Compilation/Execution analysis
One common complaint of PyTorch/XLA is that users don’t understand what’s actually going on at PyTorch/XLA level. This time we enhance the PT_XLA_DEBUG=1
flag and let it dump an analysis for every compilation and execution. Some sample analysis looks like
Execution Analysis: ================================================================================
Execution Analysis: Execution Cause
Execution Analysis: user mark_step
Execution Analysis: Graph Info:
Execution Analysis: Graph Hash: 537d4b0264b029688281412214d252e9
Execution Analysis: Number of Graph Inputs: 588
Execution Analysis: Number of Graph Outputs: 320
Execution Analysis: Python Frame Triggered Execution:
Execution Analysis: mark_step (/workspaces/dk2/pytorch/xla/torch_xla/core/xla_model.py:840)
Execution Analysis: broadcast_master_param (/workspaces/dk2/pytorch/xla/torch_xla/core/xla_model.py:1230)
Async profile captures
Currently the user has to manually run the script to capture the profile on a separate terminal while the model is running which is not very scalable. trace_detached was added to provide a way to automatically profile the model.
Dynamo
(WIP)Single Step Graph
When tracing a model dynamo currently generates a single forward graph and generates the backward graph using the aot-autograd. Having a single step in multiple graphs will bring some performance and memory drawbacks compared to a single graph. We worked with the PyTorch team to propose using the CompiledAutograd
to generate the backward graph and inlinging it using dynamo. The RFC can be found here and the POC here. Current plan is to break the POC down and merge them gradually. We expect to merge some of the code changes into 2.3 release but the whole feature will likely take longer.
GPU
Multi host training
We officially support the multi-node training on GPU in the 2.2 release through PJRT runtime and torchrun.
(WIP) GPU SPMD
The focus of the SPMD work has been on TPU but we want to bring more attention to the GPU SPMD for 2.3 release.
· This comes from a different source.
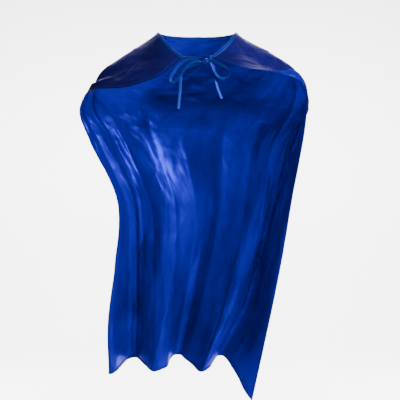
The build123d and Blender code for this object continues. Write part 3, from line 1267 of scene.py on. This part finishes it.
    def lead(self, side: Side) -> bpy.types.Object:
        """The end of the binding, a curve from the cape's edge over a low crest into the knot.

        Args:
            side: the lead's side.

        Returns:
            The lead.
        """
        tape, _, out = self.surface.binding_frames(side.value * np.array([self.lead_start, 1.0]))
        low, high = np.array(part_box("bow_knot"))
        middle = (low + high) / 2
        back, down = self.lead_entry
        knot_side = np.array([high[0] if side is Side.RIGHT else low[0], middle[1] + back, high[2] + down])
        inside = middle + np.array(self.lead_end) * [side.value, 1, 1]
        crest = (tape[1] + knot_side) / 2 + np.array(self.lead_crest)
        line = smooth_path(np.stack([tape[0], tape[1], crest, knot_side, inside]), 60)
        share = smooth_step(np.linspace(0, 1, len(line)) * 1.2)[:, None]
        square = np.cross(line[1] - line[0], out[1])
        lean = unit(square * -np.sign(square[2])) * (1 - share) + np.array([0.0, -0.25, -1.0]) * share
        wide, thick = path_frames(line, lean)
        return self.ribbon(
            f"lead_{side.word}",
            line,
            wide,
            thick,
            width=self.surface.binding_width,
            thickness=self.strand_thickness,
            squareness=3.0,
            pinch=1 - self.lead_gather * smooth_step(np.linspace(-0.2, 1, len(line))),
        )

    def strand(self, name: str, side: float, depth: float) -> bpy.types.Object:
        """A gathered band that crosses the knot slantwise.

        Args:
            name: the strand's name.
            side: 1 to run towards +X, -1 to run towards -X.
            depth: how far behind the knot's middle it starts, as a share of half the knot's depth.

        Returns:
            The strand.
        """
        low, high = np.array(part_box("bow_knot"))
        middle, half = (low + high) / 2, (high - low) / 2
        shares = [(-side * 1.0, 0.3, 0.55), (-side * 0.55, depth, 0.35), (0.0, depth - 0.35, 0.0),
                  (side * 0.55, depth - 0.2, -0.2), (side * 0.98, -0.35, -0.15)]
        line = smooth_path(middle + np.array(shares) * half, 50)
        wide, thick = path_frames(line, np.tile([0.0, 0.12, 1.0], (50, 1)))
        gather = 0.72 + 0.16 * np.cos(np.linspace(-np.pi, np.pi, 50))
        return self.ribbon(
            name,
            line,
            wide,
            thick,
            width=self.width * self.strand_width,
            thickness=self.strand_thickness,
            squareness=2.6,
            pinch=gather,
        )

    def knot(self) -> list[bpy.types.Object]:
        """The knot: two gathered bands that cross, the turn of ribbon that binds them, and its core.

        Returns:
            The pieces of the knot.
        """
        low, high = np.array(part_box("bow_knot"))
        middle, half = (low + high) / 2, (high - low) / 2
        pieces = [self.strand("knot_under", 1.0, 0.1), self.strand("knot_over", -1.0, -0.35)]

        turn = np.linspace(0, 2 * np.pi, 72)
        radial = np.stack([np.zeros(72), np.sin(turn) * 0.86, np.cos(turn) * 0.93], -1) * half
        slide = np.cos(turn) * half[2] * self.turn_slant
        line = middle + radial + np.array([1.0, 0, 0]) * slide[:, None]
        wide, thick = path_frames(line, np.tile([1.0, 0.0, -self.turn_slant], (72, 1)))
        gather = 0.80 + 0.10 * np.sin(turn * 2 + 0.7)
        look = {"thickness": self.turn_thickness, "squareness": 3.0, "pinch": gather}
        pieces.append(self.ribbon("knot_turn", line, wide, thick, **look))

        swell = np.linspace(-1, 1, 40)
        line = middle + np.stack([swell * half[0] * 0.72, np.zeros(40), np.zeros(40)], -1)
        wide, thick = path_frames(line, np.tile([0.0, 0.0, 1.0], (40, 1)))
        look = {"width": half[2] * 1.35, "thickness": half[1] * 1.2, "squareness": 2.2}
        fat = np.sqrt(np.maximum(1 - swell**2 * 0.72, 0.05))
        pieces.append(self.ribbon("knot_core", line, wide, thick, pinch=fat, **look))
        return pieces

    def tail_top(self, side: Side) -> bpy.types.Object:
        """The ribbon behind a loop, from the knot down to its tail.

        Args:
            side: the tail's side.

        Returns:
            The top of the tail.
        """
        depth = self.middle_of(f"tie_tail_{side.word}")[1]
        line = smooth_path(self.flat_line(self.tail_tops[side], depth), 70)
        place = np.linspace(0, 1, len(line))
        rise = self.middle_of("bow_knot")[1] - depth
        line[:, 1] += (1 - smooth_step(place / self.tail_drop)) * rise
        line[:, 1] -= self.tail_lap * smooth_step(place / self.tail_lap_reach)
        turn = np.radians(self.tail_turn[side][0]) * smooth_step(place * 1.3)
        gather = 1 - self.tail_gather * (1 - smooth_step(place / self.tail_gather_reach))
        return self.ribbon(f"tail_top_{side.word}", line, *self.turned(line, turn), pinch=gather)

    def route(self, side: Side) -> Array:
        """Points along the tail, read from a NURBS spline shaped by its route.

        Args:
            side: the tail's side.

        Returns:
            The points in metres, (n, 3).
        """
        depth = self.middle_of(f"tie_tail_{side.word}")[1]
        corners = self.flat_line(self.tail_lines[side], depth)
        curve = bpy.data.curves.new(f"route_{side.word}", "CURVE")
        curve.dimensions = "3D"
        curve.resolution_u = 14
        spline = curve.splines.new("NURBS")
        spline.points.add(len(corners) - 1)
        for point, corner in zip(spline.points, corners):
            point.co = (*corner, 1.0)
        spline.order_u = 3
        spline.use_endpoint_u = True
        guide = bpy.data.objects.new(f"route_{side.word}", curve)
        line = bpy.data.meshes.new_from_object(guide)
        found = np.empty(len(line.vertices) * 3)
        line.vertices.foreach_get("co", found)
        bpy.data.meshes.remove(line)
        bpy.data.objects.remove(guide)
        bpy.data.curves.remove(curve)
        return found.reshape(-1, 3)

    def tail(self, side: Side) -> tuple[bpy.types.Object, Array]:
        """One hanging tail, which turns a little on its way down.

        Args:
            side: the tail's side.

        Returns:
            The tail and the line that it follows.
        """
        line = self.route(side)
        place = np.linspace(0, 1, len(line))
        first, last = self.tail_turn[side]
        turn = np.radians(first + (last - first) * smooth_step(place))
        return self.ribbon(f"tail_{side.word}", line, *self.turned(line, turn)), line


# ---------------------------------------------------------------- stage


@dataclass(frozen=True)
class SoftLight:
    """A white area light that points at a place."""

    name: str
    place: Place
    size: float
    power: float
    target: Place = (0.0, 0.0, -0.45)

    def build(self) -> None:
        """Add the light to the scene."""
        data = bpy.data.lights.new(self.name, "AREA")
        data.shape = "DISK"
        data.size = self.size
        data.energy = self.power
        lamp = bpy.data.objects.new(self.name, data)
        lamp.location = self.place
        aim = Vector(self.target) - Vector(self.place)
        lamp.rotation_euler = aim.to_track_quat("-Z", "Y").to_euler()
        bpy.context.scene.collection.objects.link(lamp)


@dataclass
class Studio:
    """A pale floor that sweeps up into a backdrop, a level camera and soft lights.

    The floor reaches to the front, and its bend starts at the back and ends in the backdrop.
    """

    floor_height: float = -1.5
    lens: float = 66.2
    camera_place: Place = (0.008, -2.0, -0.41)
    floor_front: float = -7.0
    floor_back: float = 3.2
    floor_bend: float = 1.2
    floor_half: float = 7.0
    backdrop_top: float = 5.0
    paint: tuple[float, float, float, float] = (0.93, 0.93, 0.93, 1.0)
    world: tuple[float, float, float, float] = (0.96, 0.97, 1.0, 1.0)
    world_strength: float = 0.25
    lights: tuple[SoftLight, ...] = (
        SoftLight("key", (1.8, -1.5, 0.65), 0.7, 115.0, (0.0, 0.0, -0.25)),
        SoftLight("fill", (-2.4, -2.0, 0.6), 1.6, 4.0),
        SoftLight("top", (-0.3, -0.6, 2.2), 1.2, 5.0, (0.0, 0.0, -0.2)),
        SoftLight("rim", (1.4, 2.4, 1.0), 1.0, 22.0),
        SoftLight("backdrop_left", (-1.8, 1.6, 0.4), 2.0, 340.0, (-0.8, 4.4, -0.4)),
        SoftLight("backdrop_right", (1.8, 1.6, 0.4), 2.0, 340.0, (0.8, 4.4, -0.4)),
        SoftLight("floor_wash", (0.0, 1.3, 0.9), 2.0, 110.0, (0.0, 2.2, -1.5)),
    )

    def floor(self) -> bpy.types.Object:
        """The floor and backdrop: a profile of a line, a quarter circle and a line, carried sideways.

        Returns:
            The floor.
        """
        turn = np.linspace(0, np.pi / 2, 14)
        away = self.floor_back + self.floor_bend * np.sin(turn)
        up = self.floor_height + self.floor_bend * (1 - np.cos(turn))
        front = [self.floor_front, self.floor_height]
        top = [self.floor_back + self.floor_bend, self.backdrop_top]
        profile = np.concatenate([[front], np.stack([away, up], -1), [top]])
        sides = np.array([[-self.floor_half, self.floor_half]])
        points = np.stack(np.broadcast_arrays(sides, profile[:, :1], profile[:, 1:]), -1)
        graph = Graph("floor_paint")
        place = graph.node("ShaderNodeTexCoord", {}, {}, "Object")
        rough = 0.7 + (graph.noise(place, 3.0, 3.0) - 0.5) * 0.1
        inputs = {"Base Color": self.paint, "Roughness": rough, "Specular IOR Level": 0.1}
        surface = graph.node("ShaderNodeBsdfPrincipled", {}, inputs, "BSDF")
        graph.node("ShaderNodeOutputMaterial", {}, {"Surface": surface})
        faces = grid_faces(len(profile), 2)
        places = points[..., :2].reshape(-1, 2)
        return make_mesh("floor", points.reshape(-1, 3), faces, places, graph.material)

    def build(self) -> None:
        """Add the floor, the world, the lights and the camera."""
        scene = bpy.context.scene
        self.floor()
        sky = bpy.data.worlds.new("studio")
        sky.use_nodes = True
        background = sky.node_tree.nodes["Background"]
        background.inputs["Color"].default_value = self.world
        background.inputs["Strength"].default_value = self.world_strength
        scene.world = sky
        for light in self.lights:
            light.build()
        data = bpy.data.cameras.new("camera")
        data.lens = self.lens
        camera = bpy.data.objects.new("camera", data)
        camera.location = self.camera_place
        camera.rotation_euler = (math.pi / 2, 0.0, 0.0)
        scene.collection.objects.link(camera)
        scene.camera = camera


# ---------------------------------------------------------------- the whole cape

HEM_EDGES = (  # name, side, span of along or across, length, samples
    HemEdge("left", Side.LEFT, (0.0, 0.990), 1.16, 300),
    HemEdge("right", Side.RIGHT, (0.0, 0.990), 1.22, 300),
    HemEdge("bottom", None, (-0.9995, 0.9995), 0.66, 280),
)
LOOP_BODY = {Side.LEFT: Body.BOW_LEFT, Side.RIGHT: Body.BOW_RIGHT}
TAIL_BODY = {Side.LEFT: Body.TAIL_LEFT, Side.RIGHT: Body.TAIL_RIGHT}


def bend_at_swing(piece: bpy.types.Object) -> None:
    """Bake a piece's place into its mesh, without splitting it at the swing line or attaching it to a body.
    """
    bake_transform(piece)


def log_piece(piece: bpy.types.Object) -> bpy.types.Object:
    """Report one finished piece by its name and its number of faces."""
    LOG.info("%s: %d faces", piece.name, len(piece.data.polygons))
    return piece


def build_cloth(surface: CapeSurface, thread: bpy.types.Material, ribbon: bpy.types.Material) -> None:
    """Make the sheet, its hems and its binding, and hide the CAD parts that they replace.

    Args:
        surface: the cape's surface with its relief.
        thread: the sewing thread's material.
        ribbon: the binding's material.
    """
    sheet = CapeCloth(surface, FACE_SATIN_PAINTED_SHADE.material(), BACK_SATIN_PAINTED_LIGHT.material())
    cloth = log_piece(sheet.build())
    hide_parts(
        "shoulder_left", "upper_back", "shoulder_right", "lower_side_left", "lower_back_left",
        "lower_back", "lower_back_right", "lower_side_right",
    )
    bend_at_swing(cloth)

    hems = Hems(surface, HEM_SATIN.material(), thread)
    for edge in HEM_EDGES:
        fold, stitches = log_piece(hems.strip(edge)), log_piece(hems.stitches(edge))
        sides = [f"front_edge_hem_{edge.name}_{half}" for half in ("upper", "lower")]
        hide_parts(*(sides if edge.side else ["bottom_hem"]))
        for piece in (fold, stitches):
            if edge.side is None:
                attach(piece, Body.LOWER_CAPE.value)
            else:
                bend_at_swing(piece)

    binding = NeckBinding(surface, ribbon, thread)
    tape, stitches = log_piece(binding.tape()), log_piece(binding.stitches())
    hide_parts("neck_binding")
    for piece in (tape, stitches):
        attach(piece, Body.SHOULDERS.value)


def build_bow(surface: CapeSurface, ribbon: bpy.types.Material) -> None:
    """Make the bow and its tails.

    Args:
        surface: the cape's surface, which the leads start from.
        ribbon: the ribbon's material.
    """
    bow = RibbonBow(surface, ribbon)
    knot = bow.knot()
    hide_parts("bow_knot")
    for piece in knot:
        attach(log_piece(piece), Body.SHOULDERS.value)
    for side in Side:
        loop_body, tail_body = LOOP_BODY[side].value, TAIL_BODY[side].value
        lead, loop, top = bow.lead(side), bow.loop(side), bow.tail_top(side)
        tail, line = bow.tail(side)
        for piece, body, node in (
            (lead, Body.SHOULDERS.value, f"tie_lead_{side.word}"),
            (loop, loop_body, f"bow_loop_{side.word}"),
            (top, loop_body, f"tie_tail_{side.word}_top"),
            (tail, tail_body, f"tie_tail_{side.word}"),
        ):
            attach(log_piece(piece), body)
            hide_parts(node)


def main() -> None:
    """Build the camera and stage, then the cape, and report each piece."""
    logging.basicConfig(level=logging.INFO, format="%(name)s: %(message)s")
    Studio().build()
    surface = CapeSurface()
    ClothRelief(surface).apply()
    thread, ribbon = THREAD.material(), RIBBON_SATIN.material()
    build_cloth(surface, thread, ribbon)
    build_bow(surface, ribbon)


if __name__ == "__main__":
    main()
The plan is to unblock the functionality on 2.3 releases and perform more detailed speed analysis/optimization on later releases.
(WIP) Benchmark
We are working on creating a daily torchbench runs on GPU(and TPU) to understand the XLA:GPU and PyTorch/XLA:GPU performance against other compiler backends like TorchInducotr. Throughout this process we fixed a bunch of issues in out benchmarking script and models. The plan is to set up the automatic benchmark, collect data and publish it on a public dashboard by 2.3 .
Core Aten Ops
As of the 2.2 release, PyTorch/XLA currently supports ~80% of the core aten ops. The goal is to increase the percentage to near 100% (except a couple dynamic ops) by 2.3 release. This will allow a better performance when training/inference a PyTorch/XLA model and significantly increase the model coverage for the torch.export
.
Checkpointing
Distributed checkpointing is supported using torch.distributed.checkpoint
. To enable more advanced checkpointing features, the CheckpointManager
class is introduced. Features enabled include per-step checkpoint management, asynchronous checkpointing, and autocheckpointing on preemption. See the docs for a more complete description.
Async Checkpointing
One key feature of the CheckpointManager
API is async checkpointing, which allows training to continue while the checkpoint is written to persistent storage in the background. This is accessible through the CheckpointManger.save_async
method.
Auto Checkpointing on Preemption
When using a Cloud TPU with autocheckpoint enabled, the CheckpointManger class will take a checkpoint when a preemption has been detected. The checkpoint will be identified by the step at which the preemption was detected.